The starting entropy with 176 bits is 61. Here all bits have a 50/50 chance to flip either towards 0 or 1. In the course of the evolution the entropy dropped. Bits increased their chances to flip either towards 0 or 1. At the end of the evolution about half of the bits were fully converged. So their chance of being 0 or 1 was close to 100%.


To monitor the progress of the evolution I measured from time to time the behavior and performance of the generated population . One interesting but not surprising fact is that the generated engines in later generations reached higher search depths given a constant time control.


Average Search Depths reached for Mid Game positions for moves 10. - 25.

Another fact is that the diversity within the population decreased. This could be seen with an increasing probabilities for draws and also that the games played in the tournament took longer.


Non-Draw Percentage of Games

Finally I measured the real playing strength of the engines after each 100 generations. Here I played an engine with the current state of the evolution against the base version with the original weights. Both engines used an identical evaluation and only differed in the values of the search parameters. The evolution improved the playing strength very rapidly at first. In later generations it went in and out of local optima.
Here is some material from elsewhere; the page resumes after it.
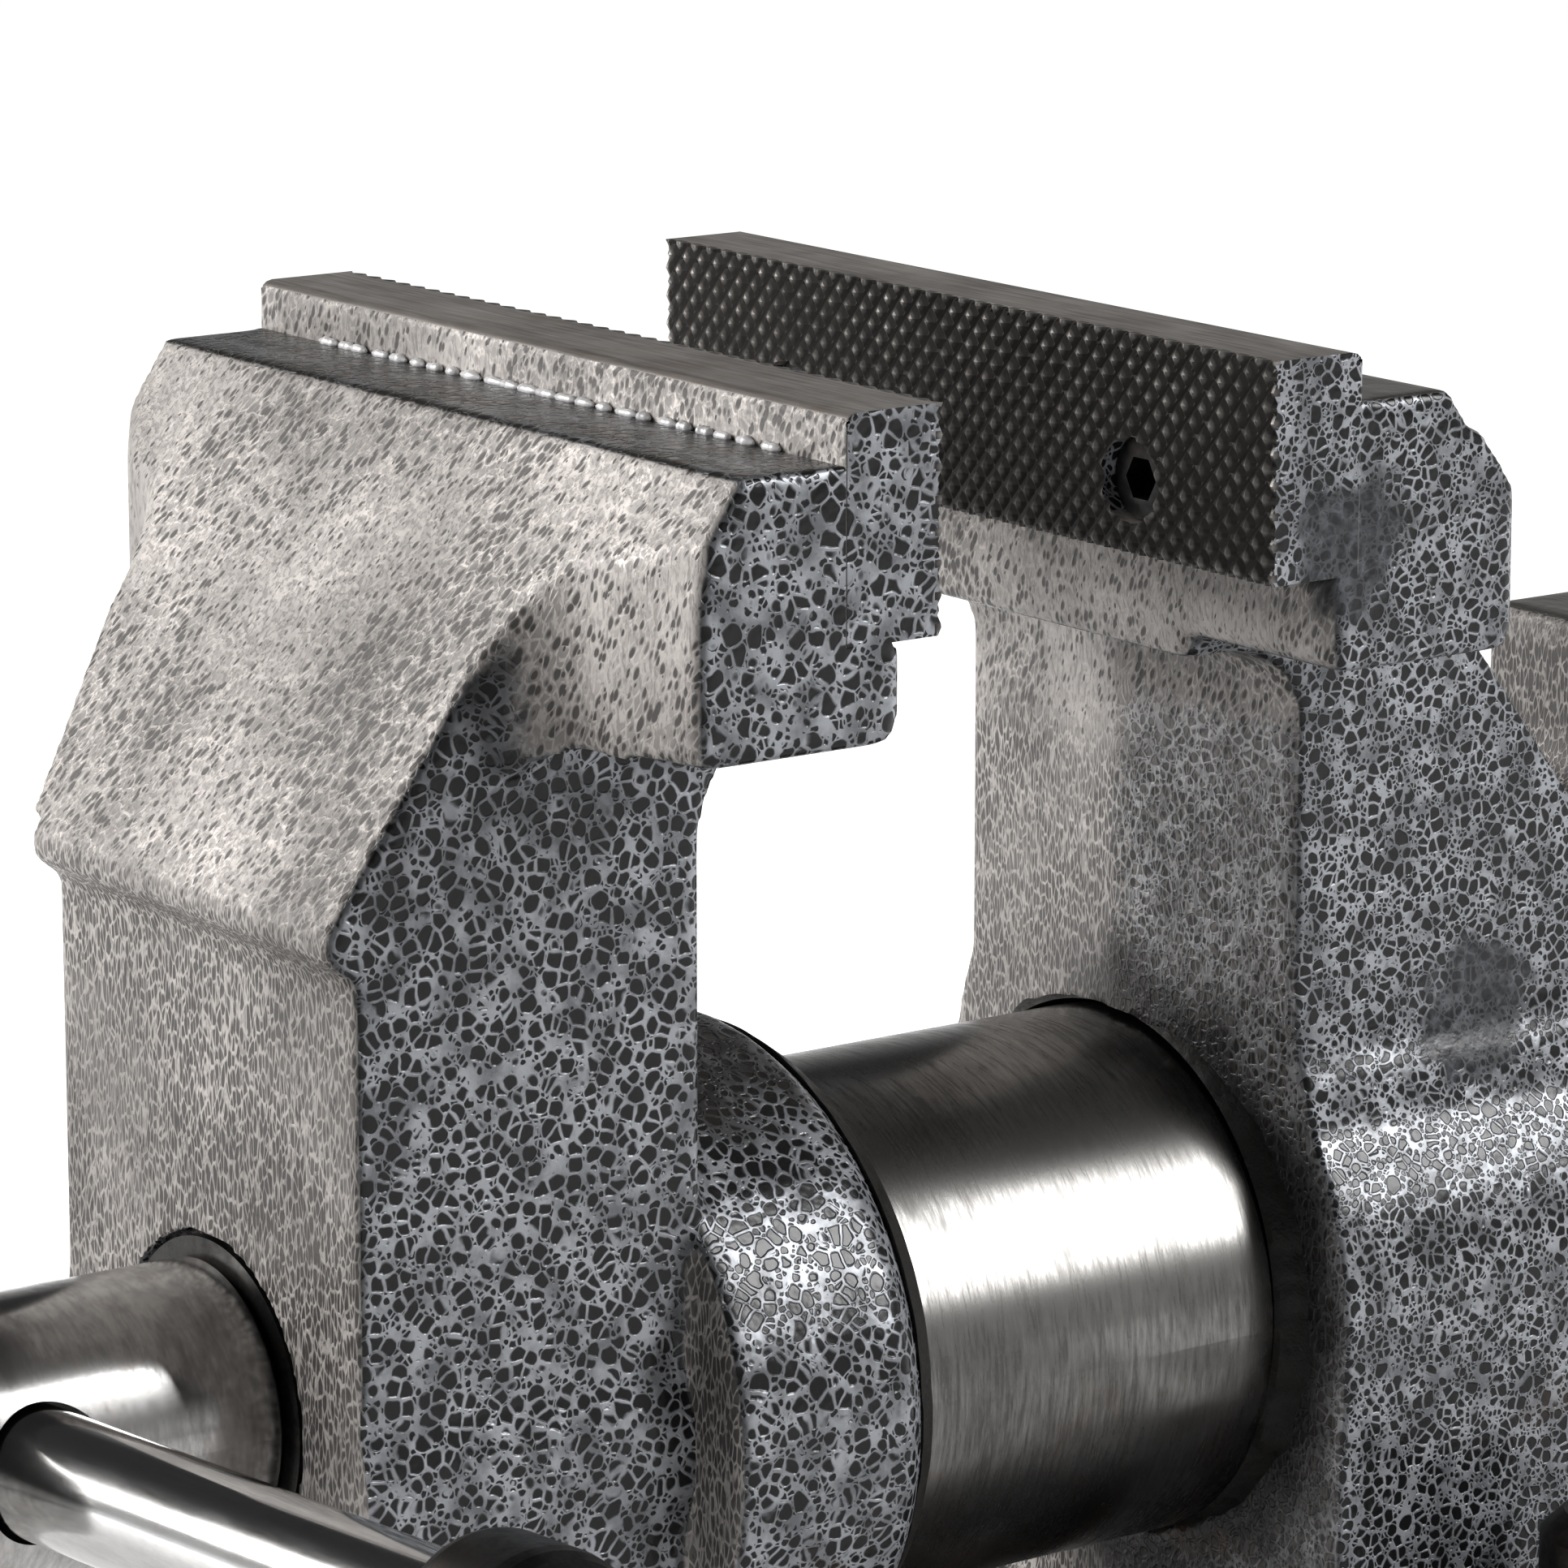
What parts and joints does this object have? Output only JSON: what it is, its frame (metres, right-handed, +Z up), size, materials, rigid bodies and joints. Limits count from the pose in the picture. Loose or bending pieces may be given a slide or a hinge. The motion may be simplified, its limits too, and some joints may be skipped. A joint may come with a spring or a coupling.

It looks like the generation #1100 were I stopped the evolution is not the strongest one. The global peak was probably reached around generation #900. ("probably" because those data points have an error bar of about -20/+20 ELO).

Next steps: I will optimize the parameter set using the results from the first run. Some features are over determined and some others are under determined, so this requires some adjustments. I will further try to remove some randomness by modifying the fitness function a bit.

And then give it another run. 

Saturday, May 4, 2013

To Null Move or not to Null Move

 
After tuning the evaluation weights I'm currently using a PBIL based evolution to tune the parameters within the search framework of iCE. It includes control parameters for Extensions, Futility Pruning, LMR, IID, Delta Pruning, Lazy Eval and of course Null Move.

Part of the genom is a bit for most features that allows the evolution to disable a feature or restrict it to PV or None PV nodes.




The evolution is still running but is already pretty converged. During the course of the run I realized that the evolution is unsure whether the Null Move should be performed always or restricted to Non PV nodes. This comes a bit as a surprise because I never considered null moving in a PV node even theoretical sound (I just included the bit in the genom for completeness).

I checked a few other engines including stockfish and crafty and although crafty is using null move extensively it excludes it in PV nodes. The only engine that seems to do it is Texel


In a PVS framework PV nodes are rather rare, so it might make little difference whether Null Moves are used here or not. Maybe this is the reason the evolution has a hard time to converge this bit. But I'm still wondering whether it breaks something if used. A PV that contains illegal moves is surely questionable.

If the final genom has it on, I will probably have to spend some additional asserts in the framework.

How are others approaching that ?

Followup: 

I performed a test of the final genom with and without null moving in PV and it made almost no difference. Therefore the evolution was not able to converge that. The one that used null move in PV nodes performed 4 ELO better but well within the error bar. So for the moment I will disable it.